No decorrer da obra, Salviati metodicamente descontrói os argumentos geocêntricos e apresenta as evidências em favor do heliocentrismo. Ele começa questionando a própria premissa de que a Terra deve estar no centro do universo, argumentando que, se o universo é esférico e se move, seu centro deveria ser inferido a partir do movimento dos corpos celestes, e não assumido a priori. As observações, muitas delas potencializadas pelo telescópio que Galileu aperfeiçoara, forneciam munição poderosa. Salviati destaca as variações drásticas nas distâncias e no brilho aparente de planetas como Vênus e Marte em relação à Terra, inconsistentes com órbitas centradas na Terra. As fases de Vênus, semelhantes às da Lua – uma descoberta telescópica crucial de Galileu – indicavam inequivocamente que Vênus orbitava o Sol. Da mesma forma, Mercúrio nunca se afastava muito do Sol no céu, sugerindo uma órbita solar. Os planetas superiores – Marte, Júpiter e Saturno – apareciam mais próximos e brilhantes quando em oposição ao Sol (com a Terra entre eles e o Sol), e mais distantes quando em conjunção, um comportamento facilmente explicado se orbitassem o Sol, e não a Terra. Mesmo a Lua, que de fato orbita a Terra, não refutava o sistema: Salviati argumentava que a Terra, juntamente com sua Lua, realizava uma revolução anual em torno do Sol. O modelo heliocêntrico, portanto, não apenas se alinhava melhor com as observações, mas também oferecia uma explicação mais simples e harmoniosa para os movimentos celestes, incluindo a rotação diária da Terra para explicar o movimento aparente dos céus e o repouso das estrelas fixas, vistas como outros sóis distantes.

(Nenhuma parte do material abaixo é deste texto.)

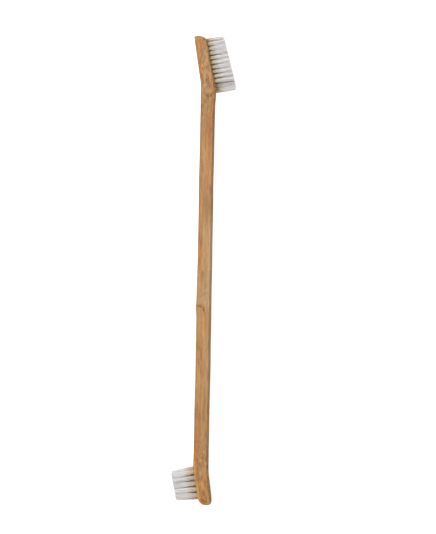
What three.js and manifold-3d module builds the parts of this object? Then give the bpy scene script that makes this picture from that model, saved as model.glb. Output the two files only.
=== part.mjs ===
// A double-ended pet toothbrush: one bamboo handle with a large head at one end and a small head at
// the other, and a field of nylon tufts set in blind holes in each head.
//
// It lies on its side. +Y runs towards the large head, whose tufts point to +X. The small head's
// tufts point to -X. Z runs across the width of the heads. All sizes are in millimetres and all
// angles in degrees.

import * as THREE from 'three';
import { mergeVertices } from 'three/addons/utils/BufferGeometryUtils.js';
import Module from 'manifold-3d';

const wasm = await Module();
wasm.setup();

const overallLength = 220;

const handle = {
  width: 8.5,           // across Z, at the middle of the handle
  edgeRadius: 1.2,
  stationSpacing: 12,   // between the cross-sections of the plain middle stretch
};

// In a head, "along" is the distance from the head's own end and "out" is the distance from the
// handle's axis towards the tufts.
const largeHead = {
  name: 'large',
  end: 1,               // +1 is the +Y end
  side: 1,              // +1 is the +X side, where the tufts stand
  width: 11.4,
  tipLength: 5,         // the rounded end, seen from the face
  tipFlat: 2.4,         // its flat, across Z
  backNose: { length: 0.5, drop: 0.5 },
  faceNose: { length: 2.4, drop: 3 },
  backTilt: 9.4,
  backLength: 22,       // from the end to where the back runs into the handle
  faceTilt: 11.3,
  faceRise: 0.45,       // the face's foot stands this far proud of the handle
  faceFade: 6,          // and runs into it over this length
  faceEdgeRadius: 0.7,
  neckThickness: 6.8,   // along X
  neckWidth: 7,         // across Z
  neckLength: 16,
  holeRadius: 0.8,
  holeDepth: 4,
  columns: [{ first: 1, count: 9 }, { first: 0, count: 12 }, { first: 0, count: 12 }, { first: 1, count: 9 }],
  columnPitch: 2.3,
  rowPitch: 2.14,
  firstRow: 2,          // from the end to the first row's hole
  leanAtTip: 9,         // tufts lean towards the head's end
  leanAtNeck: 11,
  tuftHeight: 8.5,      // at the first row
  tipGap: 0.28,         // between neighbouring tufts at their tips, where the bristles spread
  trimTilt: 14.7,
};

const smallHead = {
  name: 'small',
  end: -1,
  side: -1,
  width: 9.6,
  tipLength: 4.4,
  tipFlat: 1.8,
  backNose: { length: 3.2, drop: 2.4 },
  faceNose: { length: 4.5, drop: 3 },
  backTilt: 8,
  backLength: 15,
  faceTilt: 9.4,
  faceRise: 0.25,
  faceFade: 5,
  faceEdgeRadius: 0.7,
  neckThickness: 7.1,
  neckWidth: 7.2,
  neckLength: 12,
  holeRadius: 1,
  holeDepth: 4.2,
  columns: [{ first: 0.5, count: 5 }, { first: 0, count: 6 }, { first: 0.5, count: 5 }],
  columnPitch: 2.6,
  rowPitch: 2.72,
  firstRow: 3.65,
  leanAtTip: 3,
  leanAtNeck: 14,
  tuftHeight: 10.3,
  tipGap: 0.18,
  trimTilt: 11.7,
};

const holeClearance = 0.12;  // around a tuft in its hole
const floorGap = 0.3;        // under a tuft, above its hole's floor
const wallMargin = 0.2;      // wood kept between the last hole and the foot of the face
const holeSides = 12;
const cornerSteps = 3;       // straight steps in each rounded corner of a cross-section
const tipStations = 7;       // cross-sections in a head's rounded end
const headStationSpacing = 3;

const { clamp, degToRad, lerp, smoothstep } = THREE.MathUtils;

const bamboo = new THREE.MeshStandardMaterial({ name: 'bamboo', color: 0xbf9464, roughness: 0.6, metalness: 0 });
const nylon = new THREE.MeshStandardMaterial({ name: 'nylon', color: 0xe4e0da, roughness: 0.45, metalness: 0 });

function tiltSlope(angle) {
  return Math.tan(degToRad(angle));
}

function lastRow(head) {
  const rows = head.columns.map((column) => column.first + column.count - 1);
  return head.firstRow + Math.max(...rows) * head.rowPitch;
}

function fieldEnd(head) {
  return lastRow(head) + head.holeRadius + wallMargin;
}

function neckEnd(head) {
  return fieldEnd(head) + head.neckLength;
}

// The quarter-ellipse that rounds an edge off towards a head's end
function noseDrop(nose, along) {
  const left = clamp((nose.length - along) / nose.length, 0, 1);
  return nose.drop * (1 - Math.sqrt(1 - left * left));
}

// The tufts' side of a head: a tilted plane that runs into the handle
function faceOut(head, along) {
  const foot = head.neckThickness / 2 + head.faceRise;
  if (along > fieldEnd(head)) {
    return foot - head.faceRise * smoothstep(along, fieldEnd(head), fieldEnd(head) + head.faceFade);
  }
  return foot - tiltSlope(head.faceTilt) * (fieldEnd(head) - along) - noseDrop(head.faceNose, along);
}

// The back of a head: a tilted plane that meets the handle at backLength
function backOut(head, along) {
  const rise = tiltSlope(head.backTilt) * Math.max(0, head.backLength - along);
  return -head.neckThickness / 2 - rise + noseDrop(head.backNose, along);
}

function halfWidth(head, along) {
  const left = clamp((head.tipLength - along) / head.tipLength, 0, 1);
  const rounded = lerp(head.tipFlat, head.width, Math.sqrt(1 - left * left)) / 2;
  const neck = smoothstep(along, lastRow(head) - 2 * head.rowPitch, neckEnd(head));
  const middle = smoothstep(along, neckEnd(head), overallLength / 2);
  return lerp(lerp(rounded, head.neckWidth / 2, neck), handle.width / 2, middle);
}

// A cross-section of one half of the handle, as a closed ring of points that starts on the +X side
// and turns towards +Z
function sectionRing(head, along) {
  const half = halfWidth(head, along);
  const back = backOut(head, along);
  const face = faceOut(head, along);
  const limit = 0.45 * Math.min(face - back, 2 * half);
  const ofHandle = smoothstep(along, fieldEnd(head), neckEnd(head));
  const faceRadius = Math.min(lerp(head.faceEdgeRadius, handle.edgeRadius, ofHandle), limit);
  const backRadius = Math.min(handle.edgeRadius, limit);
  const corners = [
    { out: face - faceRadius, z: half - faceRadius, radius: faceRadius, from: 0 },
    { out: back + backRadius, z: half - backRadius, radius: backRadius, from: 90 },
    { out: back + backRadius, z: backRadius - half, radius: backRadius, from: 180 },
    { out: face - faceRadius, z: faceRadius - half, radius: faceRadius, from: 270 },
  ];
  const y = head.end * (overallLength / 2 - along);
  const ring = corners.flatMap(({ out, z, radius, from }) =>
    Array.from({ length: cornerSteps + 1 }, (_, step) => {
      const angle = degToRad(from + (90 * step) / cornerSteps);
      const x = head.side * (out + radius * Math.cos(angle));
      return new THREE.Vector3(x, y, z + radius * Math.sin(angle));
    }));
  // the ring starts at the face, so on the -X side it is turned round to run the same way
  return head.side > 0 ? ring : reorder(ring);
}

// Turns a mirrored ring back to the order and the starting corner of the others
function reorder(ring) {
  const half = ring.length / 2;
  const reversed = [...ring].reverse();
  return [...reversed.slice(half), ...reversed.slice(0, half)];
}

function stationsOf(head) {
  const stations = [];
  for (let step = 0; step <= tipStations; step += 1) {
    stations.push(head.tipLength * (1 - Math.cos((step / tipStations) * (Math.PI / 2))));
  }
  const headSteps = Math.ceil((neckEnd(head) - head.tipLength) / headStationSpacing);
  for (let step = 1; step <= headSteps; step += 1) {
    stations.push(lerp(head.tipLength, neckEnd(head), step / headSteps));
  }
  const middleSteps = Math.ceil((overallLength / 2 - neckEnd(head)) / handle.stationSpacing);
  for (let step = 1; step < middleSteps; step += 1) {
    stations.push(lerp(neckEnd(head), overallLength / 2, step / middleSteps));
  }
  return stations;
}

// A closed skin over a row of rings
function loft(rings) {
  const sides = rings[0].length;
  const points = rings.flat();
  const triangles = [];
  for (let ring = 0; ring < rings.length - 1; ring += 1) {
    for (let side = 0; side < sides; side += 1) {
      const near = ring * sides + side;
      const next = ring * sides + ((side + 1) % sides);
      triangles.push(near, near + sides, next, next, near + sides, next + sides);
    }
  }
  const last = (rings.length - 1) * sides;
  for (let side = 1; side < sides - 1; side += 1) {
    triangles.push(0, side, side + 1);
    triangles.push(last, last + side + 1, last + side);
  }
  const geometry = new THREE.BufferGeometry().setFromPoints(points);
  geometry.setIndex(triangles);
  return geometry;
}

function toSolid(geometry) {
  const bare = geometry.clone();
  bare.deleteAttribute('normal');
  bare.deleteAttribute('uv');
  const merged = mergeVertices(bare, 1e-4);
  const vertProperties = new Float32Array(merged.attributes.position.array);
  const triVerts = new Uint32Array(merged.index.array);
  return new wasm.Manifold(new wasm.Mesh({ numProp: 3, vertProperties, triVerts }));
}

function toGeometry(solid) {
  const { vertProperties, triVerts } = solid.getMesh();
  const geometry = new THREE.BufferGeometry();
  geometry.setAttribute('position', new THREE.BufferAttribute(vertProperties, 3));
  geometry.setIndex(new THREE.BufferAttribute(triVerts, 1));
  geometry.computeVertexNormals();
  return geometry;
}

// Where each tuft of a head stands: its foot on the face, its direction and its length to the trim
function tuftPlaces(head) {
  const trimAtFirstRow = faceOut(head, head.firstRow) + head.tuftHeight;
  const slope = tiltSlope(head.trimTilt);
  const fieldLength = lastRow(head) - head.firstRow;
  return head.columns.flatMap((column, columnIndex) =>
    Array.from({ length: column.count }, (_, index) => {
      const along = head.firstRow + (column.first + index) * head.rowPitch;
      const lean = degToRad(lerp(head.leanAtTip, head.leanAtNeck, (along - head.firstRow) / fieldLength));
      const foot = faceOut(head, along);
      const trim = trimAtFirstRow + slope * (along - head.firstRow);
      return {
        name: `${head.name}_tuft_column${columnIndex + 1}_row${String(index + 1).padStart(2, '0')}`,
        position: new THREE.Vector3(
          head.side * foot,
          head.end * (overallLength / 2 - along),
          (columnIndex - (head.columns.length - 1) / 2) * head.columnPitch,
        ),
        direction: new THREE.Vector3(head.side * Math.cos(lean), head.end * Math.sin(lean), 0),
        length: (trim - foot) / (Math.cos(lean) + slope * Math.sin(lean)),
      };
    }));
}

// Turns a shape that stands along +Y into a tuft's direction at its foot
function standAt(geometry, place) {
  const up = new THREE.Vector3(0, 1, 0);
  const turn = new THREE.Quaternion().setFromUnitVectors(up, place.direction);
  return geometry.applyQuaternion(turn).translate(...place.position);
}

function holeSolid(head, place) {
  const mouth = head.faceRise + head.holeRadius;
  const profile = [
    new THREE.Vector2(0, -head.holeDepth),
    new THREE.Vector2(head.holeRadius, -head.holeDepth),
    new THREE.Vector2(head.holeRadius, mouth),
    new THREE.Vector2(0, mouth),
  ];
  return toSolid(standAt(new THREE.LatheGeometry(profile, holeSides), place));
}

// How far a tuft's bristles spread before they come near the next tuft's
function tipRadius(head, places) {
  const tips = places.map((place) => place.position.clone().addScaledVector(place.direction, place.length));
  const spacings = tips.slice(1).map((tip) => tip.distanceTo(tips[0]));
  return (Math.min(...spacings) - head.tipGap) / 2;
}

// A bundle of bristles as one solid: straight in its hole and spread towards its tip
function makeTuft(head, place, radiusAtTip) {
  const hole = head.holeRadius - holeClearance;
  const profile = [
    new THREE.Vector2(0, floorGap - head.holeDepth),
    new THREE.Vector2(hole, floorGap - head.holeDepth),
    new THREE.Vector2(hole, 0),
    new THREE.Vector2(radiusAtTip, place.length),
    new THREE.Vector2(0, place.length),
  ];
  const geometry = standAt(new THREE.LatheGeometry(profile, holeSides), place);
  const mesh = new THREE.Mesh(geometry, nylon);
  mesh.name = place.name;
  return mesh;
}

function makeHandle(placesByHead) {
  const fromLarge = stationsOf(largeHead).map((along) => sectionRing(largeHead, along));
  const fromSmall = stationsOf(smallHead).map((along) => sectionRing(smallHead, along));
  let solid = toSolid(loft([...fromSmall, ...fromLarge.reverse()]));
  for (const [head, places] of placesByHead) {
    for (const place of places) {
      solid = solid.subtract(holeSolid(head, place));
    }
  }
  const mesh = new THREE.Mesh(toGeometry(solid), bamboo);
  mesh.name = 'handle';
  return mesh;
}

// The origin is on the surface the brush lies on, under the middle of its box
function standOnSurface(group) {
  const box = new THREE.Box3().setFromObject(group, true);
  const middle = box.getCenter(new THREE.Vector3());
  group.position.set(-middle.x, -middle.y, -box.min.z);
}

const brush = new THREE.Group();
brush.name = 'pet_toothbrush';
const placesByHead = [largeHead, smallHead].map((head) => [head, tuftPlaces(head)]);
brush.add(makeHandle(placesByHead));
for (const [head, places] of placesByHead) {
  const radiusAtTip = tipRadius(head, places);
  for (const place of places) {
    brush.add(makeTuft(head, place, radiusAtTip));
  }
}
standOnSurface(brush);

export default brush;
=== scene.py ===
import math
import random
from functools import partial

import bpy
import numpy as np
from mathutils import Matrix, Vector
from mathutils.bvhtree import BVHTree


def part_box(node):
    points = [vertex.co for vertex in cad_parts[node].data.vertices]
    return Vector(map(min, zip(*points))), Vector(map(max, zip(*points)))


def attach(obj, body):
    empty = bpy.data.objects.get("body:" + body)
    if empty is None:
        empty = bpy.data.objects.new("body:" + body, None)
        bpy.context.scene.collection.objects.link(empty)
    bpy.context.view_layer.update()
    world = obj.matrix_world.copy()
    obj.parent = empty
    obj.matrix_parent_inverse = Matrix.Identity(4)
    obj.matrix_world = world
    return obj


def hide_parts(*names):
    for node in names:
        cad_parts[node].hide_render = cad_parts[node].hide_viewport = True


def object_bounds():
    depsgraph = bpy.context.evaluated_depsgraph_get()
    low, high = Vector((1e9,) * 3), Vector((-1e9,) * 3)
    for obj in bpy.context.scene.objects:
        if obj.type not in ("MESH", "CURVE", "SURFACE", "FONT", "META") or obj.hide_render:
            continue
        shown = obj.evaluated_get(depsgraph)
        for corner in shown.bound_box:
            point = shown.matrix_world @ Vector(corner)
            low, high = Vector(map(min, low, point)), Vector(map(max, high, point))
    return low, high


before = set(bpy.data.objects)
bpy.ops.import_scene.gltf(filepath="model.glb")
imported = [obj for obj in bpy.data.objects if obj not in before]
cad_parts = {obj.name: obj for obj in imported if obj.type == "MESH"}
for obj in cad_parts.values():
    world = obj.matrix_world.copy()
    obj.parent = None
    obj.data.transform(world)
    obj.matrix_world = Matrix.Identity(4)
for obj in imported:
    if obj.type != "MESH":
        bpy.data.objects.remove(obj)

cadBox = [list(corner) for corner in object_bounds()]
mm = 0.001
noiseLow, noiseHigh = 0.3, 0.7    # nearly all of a noise pattern lies between these
widthways = np.array([0.0, 0.0, 1.0])
random.seed(7)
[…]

Galileu, através de Salviati, não se furta a apresentar as objeções ao sistema copernicano, muitas delas admitidas pelo próprio Copérnico, como a aparente falta de variação significativa no tamanho de Marte ou a ausência de fases visíveis de Vênus a olho nu. É aqui que a superioridade do método científico, implicitamente armado com novas ferramentas como o telescópio, se revela. Salviati demonstra como essas “dificuldades” eram, na verdade, resolvidas ou explicadas por observações mais apuradas ou por uma compreensão mais profunda da física. Ele expressa profunda admiração por pensadores como Aristarco de Samos e Copérnico, que, com a força de seus intelectos, ousaram “cometer tal estupro contra seus próprios sentidos”, preferindo o que a razão afirmava ao que a experiência sensível imediata manifestava. A resistência à nova cosmologia, para Salviati, devia-se em grande parte à teimosia dos “crânios grossos” e à dificuldade de superar o senso comum e as aparências superficiais.

Publicado com a aparente aprovação papal (embora esta viesse com ressalvas), o Diálogo foi percebido por muitos, incluindo o Papa Urbano VIII, que antes fora patrono de Galileu, como um ataque direto não apenas à ciência aristotélica, mas à autoridade intelectual da Igreja Católica. Galileu já havia entrado em conflito com as autoridades católicas em 1613 ao declarar, numa carta à Grã-Duquesa Cristina, que a Bíblia ensina como ir para o céu, não como os céus vão. O Diálogo reacendeu essa tensão. Convocado pela Inquisição Romana, Galileu foi julgado “veementemente suspeito de heresia” em 1633, forçado a abjurar suas convicções heliocêntricas, sentenciado a recitar salmos penitenciais e a passar o resto de sua vida em prisão domiciliar. Seus livros, incluindo quaisquer futuros escritos, foram proibidos.

Apesar da condenação e da supressão, o Diálogo sobre os Dois Máximos Sistemas do Mundo e o legado de Galileu foram imensuráveis. A obra, mesmo proibida (só em 1835 a Igreja Católica permitiria oficialmente sua leitura), circulou e inspirou gerações de cientistas. Mais do que um debate sobre se a Terra se move, o Diálogo é um testamento à primazia da observação, da experimentação e da razão matemática na busca pela compreensão do universo. A coragem intelectual de Galileu em desafiar dogmas estabelecidos e sua insistência no método empírico solidificaram sua posição como uma figura central da Revolução Científica e como o verdadeiro “Pai da Ciência Moderna”.